But then that means that the phrase “Let’s meet at midnight tonight!” would never be technically correct.
And my brain is mostly following @zenvelo ‘s train of thought. If AM means “ante meridiem” and PM means “post meridiem”, then the meridian(s) can’t be AM or PM, right?
It’s both the beginning and the end. I think a lot of people think of it as the end, because it’s while they sleep. If I have to choose I call it the beginning since it’s AM.
When I was first learning about time as a little girl, I remembered midnight was AM, because to me noon made sense as PM. It was only for that reason that I knew the other 12:00 (midnight) is AM. PM, post meridian, just sounds to me like the sun would be high in the sky.
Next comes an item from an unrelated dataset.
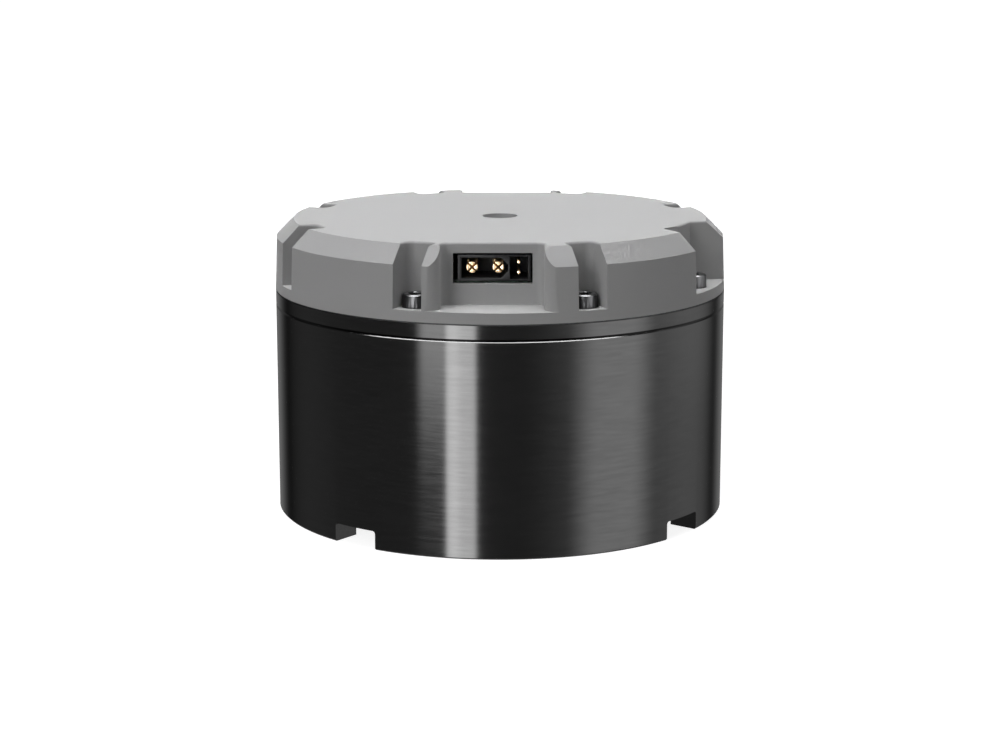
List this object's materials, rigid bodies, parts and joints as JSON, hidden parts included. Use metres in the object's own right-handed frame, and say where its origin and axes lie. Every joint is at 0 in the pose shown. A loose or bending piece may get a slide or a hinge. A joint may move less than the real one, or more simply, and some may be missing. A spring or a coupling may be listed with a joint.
{
  "type": "robot joint actuator",
  "caption": "Short round joint actuator with a hollow shaft: motor and planetary gearbox in a notched tube, with a grey rear cover, screw wells and keyed connectors.",
  "frame": {"origin": "centre of the mounting rim's lower face", "axes": "+Z along the shaft from the mounting rim to the rear cover, -Y towards the front connector"},
  "size_m": [0.092, 0.092, 0.0598],
  "materials": {
    "black_anodised": "hard anodised black, fine turned lines, satin",
    "silver_anodised": "bead-blasted and anodised silver grey, matt",
    "bare_aluminium": "turned, clear",
    "dark_steel": "black oxide",
    "bright_steel": "zinc plated",
    "bearing_steel": "ground and polished",
    "gear_steel": "hobbed or milled, oiled",
    "spring_steel": "blued",
    "electrical_steel": "laminated, lacquered",
    "copper_enamel": "enamelled copper wire",
    "magnet_nickel": "nickel plated",
    "magnet_ring": "bonded magnet, matt",
    "bronze": "sintered bronze",
    "brass": "turned brass",
    "gold_plate": "gold plated",
    "rubber": "matt",
    "board_green": "solder mask",
    "package_black": "moulded",
    "capacitor_can": "drawn can",
    "connector_plastic": "glass-filled, matt"
  },
  "bodies": {
    "housing": {"main_housing": "black_anodised", "gearbox_housing": "black_anodised", "motor_end_plate": "black_anodised", "rear_cover": "silver_anodised", "cover_gasket": "rubber", "cover_screws": "dark_steel", "gearbox_screws": "dark_steel", "cap_screws": "dark_steel", "board_screws": "bright_steel", "output_bearing_outer": "bearing_steel", "bearing_retainer": "black_anodised", "output_seal": "rubber", "ring_gear": "gear_steel", "gearbox_cap": "bare_aluminium", "stator_core": "electrical_steel", "stator_windings": "copper_enamel", "phase_leads": "copper_enamel", "rotor_bearing_outers": "bearing_steel", "driver_board": "board_green", "board_standoffs": "brass", "power_transistors": "package_black", "bus_capacitors": "capacitor_can", "controller_chip": "package_black", "encoder_chips": "package_black", "connector_front": "connector_plastic", "connector_back": "connector_plastic", "connector_pins_front": "gold_plate", "connector_pins_back": "gold_plate"},
    "output": {"output_carrier": "gear_steel", "output_bearing_inner": "bearing_steel", "output_bearing_rollers": "bearing_steel", "output_snap_ring": "spring_steel", "hollow_shaft": "bare_aluminium", "stage_2_pins": "bearing_steel", "output_encoder_ring": "magnet_ring"},
    "first_carrier": {"carrier_plate": "gear_steel", "sun_gear_2": "gear_steel", "stage_1_pins": "bearing_steel"},
    "rotor": {"rotor_shaft": "gear_steel", "rotor_bell": "electrical_steel", "rotor_magnets": "magnet_nickel", "sun_gear_1": "gear_steel", "rotor_bearing_inners": "bearing_steel", "rotor_encoder_ring": "magnet_ring"},
    "planet_2a_body": {"planet_2a": "gear_steel", "planet_bush_2a": "bronze"},
    "planet_1a_body": {"planet_1a": "gear_steel", "planet_bush_1a": "bronze"},
    "planet_2b_body": {"planet_2b": "gear_steel", "planet_bush_2b": "bronze"},
    "planet_1b_body": {"planet_1b": "gear_steel", "planet_bush_1b": "bronze"},
    "planet_2c_body": {"planet_2c": "gear_steel", "planet_bush_2c": "bronze"},
    "planet_1c_body": {"planet_1c": "gear_steel", "planet_bush_1c": "bronze"}
  },
  "joints": [
    {"name": "output_spin", "type": "hinge", "parent": "housing", "child": "output", "pos_m": [0, 0, 0.011], "axis": [0, 0, 1], "continuous": true},
    {"name": "first_carrier_spin", "type": "hinge", "parent": "housing", "child": "first_carrier", "pos_m": [0, 0, 0.0235], "axis": [0, 0, 1], "continuous": true},
    {"name": "rotor_spin", "type": "hinge", "parent": "housing", "child": "rotor", "pos_m": [0, 0, 0.038], "axis": [0, 0, 1], "continuous": true},
    {"name": "planet_2a_spin", "type": "hinge", "parent": "output", "child": "planet_2a_body", "pos_m": [0, 0.0144, 0.0192], "axis": [0, 0, 1], "continuous": true},
    {"name": "planet_1a_spin", "type": "hinge", "parent": "first_carrier", "child": "planet_1a_body", "pos_m": [0, 0.0144, 0.0274], "axis": [0, 0, 1], "continuous": true},
    {"name": "planet_2b_spin", "type": "hinge", "parent": "output", "child": "planet_2b_body", "pos_m": [-0.01247, -0.0072, 0.0192], "axis": [0, 0, 1], "continuous": true},
    {"name": "planet_1b_spin", "type": "hinge", "parent": "first_carrier", "child": "planet_1b_body", "pos_m": [-0.01247, -0.0072, 0.0274], "axis": [0, 0, 1], "continuous": true},
    {"name": "planet_2c_spin", "type": "hinge", "parent": "output", "child": "planet_2c_body", "pos_m": [0.01247, -0.0072, 0.0192], "axis": [0, 0, 1], "continuous": true},
    {"name": "planet_1c_spin", "type": "hinge", "parent": "first_carrier", "child": "planet_1c_body", "pos_m": [0.01247, -0.0072, 0.0274], "axis": [0, 0, 1], "continuous": true}
  ],
  "couplings": [
    {"joint": "first_carrier_spin", "follows": "output_spin", "ratio": 4},
    {"joint": "rotor_spin", "follows": "output_spin", "ratio": 16},
    {"joint": "planet_2a_spin", "follows": "output_spin", "ratio": -3},
    {"joint": "planet_1a_spin", "follows": "output_spin", "ratio": -12},
    {"joint": "planet_2b_spin", "follows": "output_spin", "ratio": -3},
    {"joint": "planet_1b_spin", "follows": "output_spin", "ratio": -12},
    {"joint": "planet_2c_spin", "follows": "output_spin", "ratio": -3},
    {"joint": "planet_1c_spin", "follows": "output_spin", "ratio": -12}
  ]
}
On the 24 hour clock it is 00:00 and 24:00. Typically, although not necessarily, you would use 00:00 if it’s a start time, and 24:00 if it’s an end time.
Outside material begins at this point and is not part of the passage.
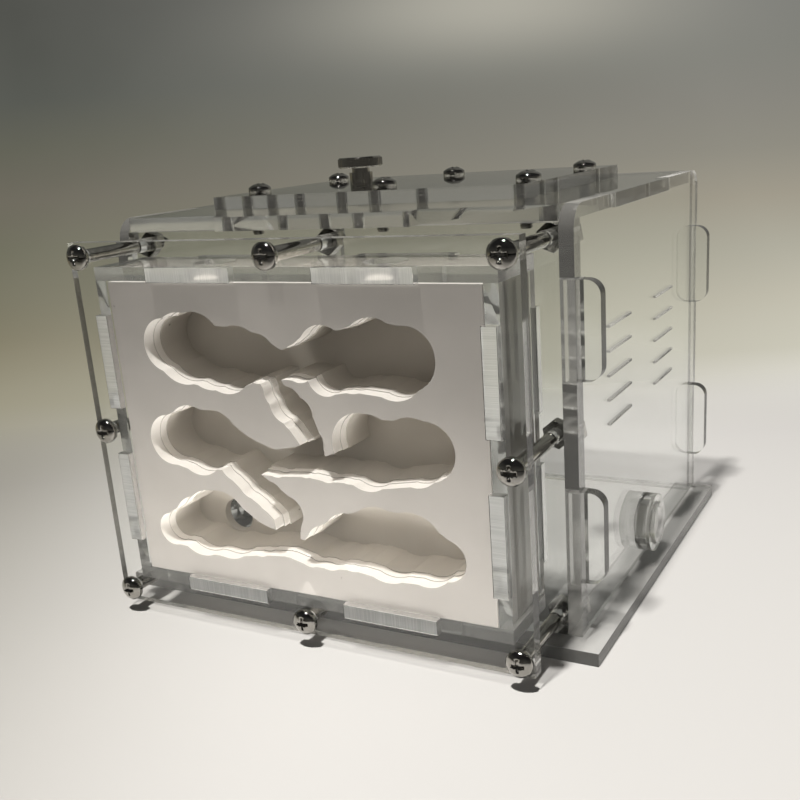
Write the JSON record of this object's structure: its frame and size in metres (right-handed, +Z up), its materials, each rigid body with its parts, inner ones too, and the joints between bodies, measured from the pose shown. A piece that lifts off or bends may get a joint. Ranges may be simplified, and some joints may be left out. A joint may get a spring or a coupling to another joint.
{
  "type": "ant habitat",
  "caption": "Clear box nest with a block of carved ant galleries, bolted to the front of a clear arena with vent slits, a side port and a lift-off roof with a screwed-on lid.",
  "frame": {"origin": "on the table, under the middle of the whole object", "axes": "+X to the right as the nest is viewed, +Y from the nest back to the arena, +Z up"},
  "size_m": [0.1226, 0.1196, 0.1009],
  "materials": {
    "clear_sheet": "polished clear acrylic with paler sawn edges",
    "pale_slab": "matt off-white plaster",
    "core_slab": "matt warm grey plaster",
    "bright_screws": "bright nickel plate",
    "dark_knob": "dark nickel, knurled"
  },
  "bodies": {
    "case": {"nest_front_plate": "clear_sheet", "nest_back_plate": "clear_sheet", "nest_top_panel": "clear_sheet", "nest_bottom_panel": "clear_sheet", "nest_left_panel": "clear_sheet", "nest_right_panel": "clear_sheet", "gallery_face": "pale_slab", "gallery_core": "core_slab", "nest_screws": "bright_screws", "nest_nuts": "bright_screws", "arena_front_wall": "clear_sheet", "arena_rear_wall": "clear_sheet", "arena_left_panel": "clear_sheet", "arena_right_panel": "clear_sheet", "base_plate": "clear_sheet", "port_bushing": "clear_sheet"},
    "roof": {"roof_plate": "clear_sheet", "lid_plate": "clear_sheet", "lid_screws": "bright_screws"},
    "knob": {"thumb_screw": "dark_knob"},
    "plug": {"port_plug": "clear_sheet"}
  },
  "joints": [
    {"name": "roof_lift", "type": "slide", "parent": "case", "child": "roof", "axis": [0, 0, 1], "range_m": [0, 0.05]},
    {"name": "knob_turn", "type": "hinge", "parent": "roof", "child": "knob", "pos_m": [-0.0135, 0.00335, 0.0942], "axis": [0, 0, 1], "range_deg": [0, 540]},
    {"name": "plug_pull", "type": "slide", "parent": "case", "child": "plug", "axis": [1, 0, 0], "range_m": [0, 0.012]}
  ]
}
@raum The phrase let’s meet at midnight tonight just designates the time after sunset and before dawn. Neither “11:30 tonight” nor “12:30 tonight” have anything to do with today or tomorrow.
After midnight is technically “tomorrow” but if I said to someone “it’s going to be on TV tomorrow at one o’clock in the morning” then they would probably think of the show being over 24 hours from now, and it would sound that way to me, too.
It is the start of the next day. Two arguments to justify that conclusion.
1. Since 12:01 is in the next day, shouldn’t 12:00 also be?
2. If we changed 12 to 0, it would be obvious that 0:00 is on the next day.
^^It is both 00:00 and 24:00 on the 24 hour clock. On our analog clocks we can only fit one number, and the click makers decided on 12 I guess.
@LostInParadise My job uses military time, clocks day ends at 23:59:59. There is no 24:00:00.
00:00:01 is the first minute of the new day.
The militaries tend to not use 24:00 it’s true. I think some of it is just what is the custom of the group using the 24 hour clock. It’s not just the military, many European countries use 24 hour clocks, possibly other parts of the world too.
Some places discourage 00:00 and 24:00 and encourage 23:59 and 00:01 to indicate starting and finishing the first minute of the day or last minute of the day respectively.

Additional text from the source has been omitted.